Partai politik sangat dibatasi, yang boleh tumbuh hanya partai yang mendukung kekuasaannya. Bahkan, Golongan Karya (Golkar) selalu dikatakannya bukan sebagai partai politik, tetapi hanya perkumpulan, hanya golongan. Anehnya, meski tak mengakui (atau diakui?) bukan partai politik, Golkar selalu ikut pemilu, dan selalu menang. Dalam demokrasi, hanya partai politik yang boleh ikut pemilu. Partai Demokrasi Indonesia (PDI) dan Partai Persatuan Pembangunan (PPP) yang ikut pemilu, hanya dijadikan syarat adanya “demokrasi”. Mereka dilarang tumbuh dan berkembang. Siapa yang akan duduk sebagai pimpinan kedua partai tersebut, harus direstui oleh Soeharto. Siapa yang melawan dan tidak segaris dengan pikirannya, akan lenyap dan dibungkam secara paksa.
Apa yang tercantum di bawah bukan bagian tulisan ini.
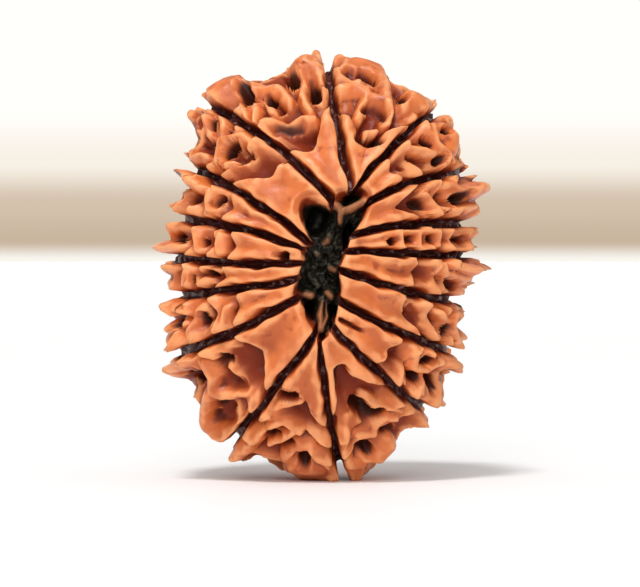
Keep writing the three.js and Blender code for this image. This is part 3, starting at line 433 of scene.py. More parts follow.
# One half of the seed: its groove rings, its depth, and its segments as tables
class Half:
    def __init__(self, side, start, middle, depth):
        self.side = side
        self.start = start
        self.pull = 2 * middle - (start + RIM) / 2
        self.depth = depth
        self.inset = np.zeros(COUNT)

    # Steps whose horns are given as shares of the half meridian
    def set_steps(self, near, far, notch, pits):
        self.near = near
        self.far = far
        self.notch = notch
        self.pits = pits
        for k, marks in enumerate(equator_marks()):
            for across, past, radius, depth in marks:
                self.pits[k].append((across, 1 + self.side * past, radius, depth))

    # The share of the half meridian where a horn of this height shows at x, z from the front
    def share_of(self, place, x, z, height):
        places = np.full(len(SHARES_TRIED), place % COUNT)
        out = self.relief_direction(places, SHARES_TRIED)
        points = self.body(places, SHARES_TRIED) + out * height
        return SHARES_TRIED[np.argmin(np.hypot(points[:, 0] - x, points[:, 2] - z))]

    # The seed's body without relief: place counts grooves, share runs from the slot to the equator
    def body(self, place, share):
        start = on_ring(self.start, place)
        pull = on_ring(self.pull, place)
        rim = on_ring(RIM, place)
        inner = np.linalg.norm(start, axis=1) / np.linalg.norm(rim, axis=1)
        inner = np.minimum(START_MOST, inner)
        begin = np.arcsin(inner)
        angle = begin + (math.pi / 2 - begin) * share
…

Kerancuan yang disengaja dalam pemahaman demokrasi ini –Soeharto mengatakan bahwa itulah ciri khas demokrasi Indonesia— membuat kita berada di tubir kehancuran, karena fondamen ekonomi yang dibangun Seoharto sangat lemah. Nilai-nilai kemanusiaan dinafikan, hak politik ditindas, kebebasan hanya sebuah jargon, dan demokrasi hanyalah bungkus dari totaliterisme berwujud kediktaktoran. Yang terjadi kemudian, lahirnya pembangkangan sipil (civil disobedience) dari masyarakat bawah (grassroot) akibat rapuhnya ekonomi setelah badai besar menghantam ekonomi kita tahun 1997-1998. Pembangkangan sipil masyarakat bawah ini mendapat dukungan dari kelas menengah –kaum profesional, mahasiswa, dan lapisan intelektual lainnya— dan melahirkan sebuah generasi Reformasi yang menumbangkan Soeharto dan Orde Baru-nya.
Sekian lama dalam kungkungan kamuflase demokrasi Orde Baru, setelah lebih 17 tahun Reformasi, upaya untuk mengembalikan demokrasi ke jalan yang benar dengan menghancurkan totaliterisme dan seluruh turunannya, memang mengalami hambatan yang berat. Ketika Presiden Susilo Bambang Yudhoyono (SBY) yang berkuasa dua periode berusaha mengembalikan demokrasi ke jalurnya, mengalami kesusahan karena sistem birokrasi yang dibentuk Orde Baru tak benar-benar hilang dan masih “berkuasa” di segala lini. Akibatnya, korupsi dan nepotisme, dua hal yang menjadi musuh utama Reformasi selain kolusi, susah dihancurkan. Celakanya, generasi Reformasi yang diharapkan menjadi penghancur, malah terus melanggengkan dan mengikuti jejak Orde Baru.
Lihatlah, orang-orang yang duduk di parlemen dari tingkat kabupaten/kota hingga di Senayan. Atau, para kepala daerah yang dipilih melalui proses demokrasi yang dianggap paling demokratis (pemilihan langsung), juga banyak menghasilkan orang-orang yang tetap setia pada korupsi, nepotisme, juga kolusi, dan membangun sindikasi dengan tujuan melanggengkan kekuasaannya.
Demokrasi, mestinya, menjadikan rakyat yang berdaulat di segala bidang seperti ekonomi, politik, edeologi, kebudayaan (termasuk di dalamnya pendidikan), dan bukan mengembalikan totaliterisme dengan segala turunannya yang akan menjauhkan demokrasi dengan cita-citanya.
Desakan Fahri Hamzah –yang mengaku berada di garda depan saat penumbangan rezim Soeharto— agar Soeharto dijadikan pahlawan nasional, menjadi paradoks dari cita-cita Reformasi. Rekonsiliasi perlu, tetapi mendesak diktaktor selama lebih 30 tahun untuk menjadi pahlawan nasional, dan itu dilakukan oleh seseorang yang mengaku reformis, adalah sebuah ironi. Mungkin karena Fahri terlalu lama bergaul dengan Fadli Zon --pengaku reformis lainnya namun pengagum berat Soeharto— yang ketika para mahasiswa dan segenap elemen masyarakat turun ke jalan memperjuangkan Reformasi, dia jusrtu sedang mengelus-elus tangan Soeharto di istana negara sambil berfoto-foto.